Selon le Medef, entre 2014 et 2020, la fiscalité locale a augmenté de 23 %, soit 8,5 Mds€. Certes, la baisse de 50% de CVAE et la réduction de moitié de la valeur locative des établissements industriels ont entraîné une diminution de 22,8 % de la fiscalité en 2021, mais la tendance à la hausse a repris rapidement puisqu’entre 2021 et 2022 la fiscalité locale a augmenté de 5,5%, soit 1,8 Md€. Si on considère le VM seulement, son taux n’a cessé de croître et sa valeur a augmenté de 50,7 % entre 2014 et 2023, alors que la masse salariale n’a augmenté que de 35,9 %. Ajouter le VMRR au VM est donc un énième choc pour le tissu entrepreneurial français.

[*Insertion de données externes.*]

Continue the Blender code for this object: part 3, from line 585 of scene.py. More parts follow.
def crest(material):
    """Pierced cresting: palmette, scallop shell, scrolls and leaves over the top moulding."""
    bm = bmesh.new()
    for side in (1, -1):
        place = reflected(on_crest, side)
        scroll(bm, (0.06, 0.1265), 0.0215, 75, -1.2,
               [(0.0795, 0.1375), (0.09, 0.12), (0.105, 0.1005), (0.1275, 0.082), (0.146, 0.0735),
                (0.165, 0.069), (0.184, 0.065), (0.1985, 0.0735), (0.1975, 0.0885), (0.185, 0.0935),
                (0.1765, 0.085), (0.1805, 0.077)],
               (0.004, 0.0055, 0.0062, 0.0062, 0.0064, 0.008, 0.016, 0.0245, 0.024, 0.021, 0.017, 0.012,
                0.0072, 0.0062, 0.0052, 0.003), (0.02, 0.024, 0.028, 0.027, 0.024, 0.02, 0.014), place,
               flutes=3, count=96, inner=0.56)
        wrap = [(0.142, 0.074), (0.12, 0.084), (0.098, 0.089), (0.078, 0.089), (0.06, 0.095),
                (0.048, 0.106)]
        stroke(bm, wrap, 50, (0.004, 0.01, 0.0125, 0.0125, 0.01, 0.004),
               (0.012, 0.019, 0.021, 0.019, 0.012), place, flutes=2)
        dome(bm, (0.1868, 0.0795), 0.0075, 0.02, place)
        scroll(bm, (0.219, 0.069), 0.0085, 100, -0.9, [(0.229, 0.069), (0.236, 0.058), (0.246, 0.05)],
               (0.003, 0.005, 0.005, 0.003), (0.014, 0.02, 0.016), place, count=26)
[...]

Cette hausse tendancielle de la fiscalité est un frein à l’activité et un poids conséquent à supporter pour les entreprises. Augmenter les charges, c’est désinciter les entreprises à revaloriser les salaires, à investir et à embaucher. De plus, dans le contexte actuel de baisse des marges des entreprises et de consommation des ménages, ce nouvel impôt local pourrait avoir des effets destructeurs sur la croissance et l’emploi.

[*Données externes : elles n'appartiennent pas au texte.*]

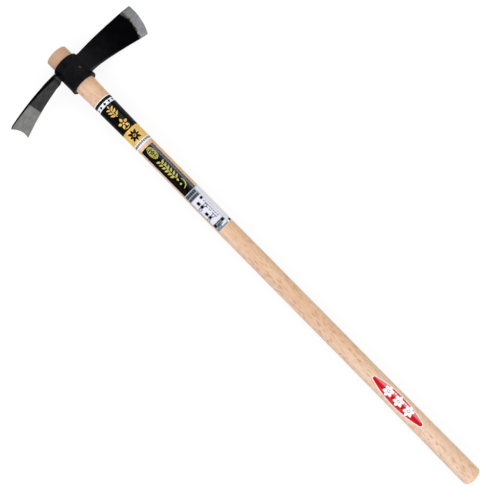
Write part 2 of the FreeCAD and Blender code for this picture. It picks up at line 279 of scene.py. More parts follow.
def make_piece(name, bm, materials, node, sharp_from=38):
    """Turns a bmesh in the tool's frame into a piece that rides on the tool.

    It stands for a CAD node, or for none if it is print on a sticker. Edges of more than sharp_from
    degrees stay sharp.
    """
    bmesh.ops.recalc_face_normals(bm, faces=bm.faces)
    for f in bm.faces:
        f.smooth = True
    for e in bm.edges:
        if len(e.link_faces) == 2:
            e.smooth = e.calc_face_angle(0.0) < radians(sharp_from)
    bmesh.ops.transform(bm, matrix=TOOL, verts=bm.verts)
    mesh = mesh_from(name, bm)
    for material in materials:
        mesh.materials.append(material)
    obj = add_object(name, mesh)
    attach(obj, "root")
    if node:
        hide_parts(node)


def add_mesh(bm, points, faces):
    verts = [bm.verts.new(p) for p in points]
    for face in faces:
        bm.faces.new([verts[i] for i in face])
    return verts


def quarter(x, radius, size, towards_end, steps=5):
    """Profile points of a rounding of that size at the rim of a turned end."""
    points = []
    for i in range(steps + 1):
        turn = radians(90 * (i if towards_end else steps - i) / steps)
        along = size * (1 - sin(turn))
        points.append((x - along if towards_end else x + along, radius - size * (1 - cos(turn))))
    return points


def turned(profile, segments, radius_at, hollow=False):
    """A closed solid turned about X from (x, radius) profile points; radius_at makes it a little uneven.

    Its ends close on the axis, or on each other if it is hollow.
    """
    bm = bmesh.new()
    points = []
    for x, radius in profile:
        for s in range(segments):
            angle = 2 * pi * s / segments
            points.append(about_x(x, radius_at(x, radius, angle), angle))
    verts = add_mesh(bm, points, grid_faces(len(profile), segments, hollow))
    if hollow:
        return bm
    for rim, x in ((verts[:segments], profile[0][0]), (verts[-segments:], profile[-1][0])):
        tip = bm.verts.new((x, 0, 0))
        for s in range(segments):
            bm.faces.new((tip, rim[s], rim[(s + 1) % segments]))
    return bm


def section_loop(flats, walls, rounds):
    """A rounded rectangle as (a, b, ca, cb): a point is at a*(half width - r) + r*ca across and
    b*(half thickness - r) + r*cb up. Point k and point -1-k mirror each other top to bottom."""
    wall = [(1, (i + 0.5) / walls, 1, 0) for i in range(walls)]
    turns = [radians(90 * i / rounds) for i in range(rounds + 1)]
    corner = [(1, 1, cos(t), sin(t)) for t in turns]
    top = [(1 - 2 * i / flats, 1, 0, 1) for i in range(1, flats)]
    right = wall + corner
    left = [(-a, b, -ca, cb) for a, b, ca, cb in reversed(right)]
    upper = right + top + left
    return upper + [(a, -b, ca, -cb) for a, b, ca, cb in reversed(upper)]


def solid(shares, loop, place):
    """A closed solid with a row of section points at each share; place(share, point) says where."""
    bm = bmesh.new()
    points = [place(share, shape) for share in shares for shape in loop]
    count = len(loop)
    faces = grid_faces(len(shares), count)
    for first in (0, (len(shares) - 1) * count):
        for k in range(count // 2 - 1):
            faces.append((first + k, first + k + 1, first + count - 2 - k, first + count - 1 - k))
    add_mesh(bm, points, faces)
    return bm


def dent(point):
    """The unevenness that forging leaves, from -1 to 1."""
    return 0.6 * ripple(point, 9 * MM) + 0.4 * ripple(point, 3.5 * MM, 1.7)


def dented(point, normal, amount):
    return point + Vector(normal) * dent(point) * amount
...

Le président du Medef de Nouvelle-Aquitaine soulève une problématique intéressante lorsqu’il dit que les élus considèrent l’impôt comme « de l’argent magique ». La hausse de l’impôt ne peut pas être la réponse à tout. Les présidents de régions qui ont refusé la mise en place du VMRR veulent compenser la réduction des dotations aux régions par des baisses de dépenses, pour financer les transports. Ils estiment, comme le Medef, qu’alourdir la pression fiscale des entreprises n’est pas la solution dans le contexte économique fragile du moment.

Le coût du versement mobilité pour une entreprise


Le VM représente déjà un coût important pour les entreprises, surtout dans les métropoles. De plus, le VM par salarié augmente dans la quasi-totalité de ces métropoles. Dans certaines villes comme Nice, Toulouse ou Montpellier, le VM dépasse déjà les 500-600 € par salarié et par an. Ces villes, et beaucoup d’autres encore, sont ou seront bientôt soumises au VMRR en plus du VM.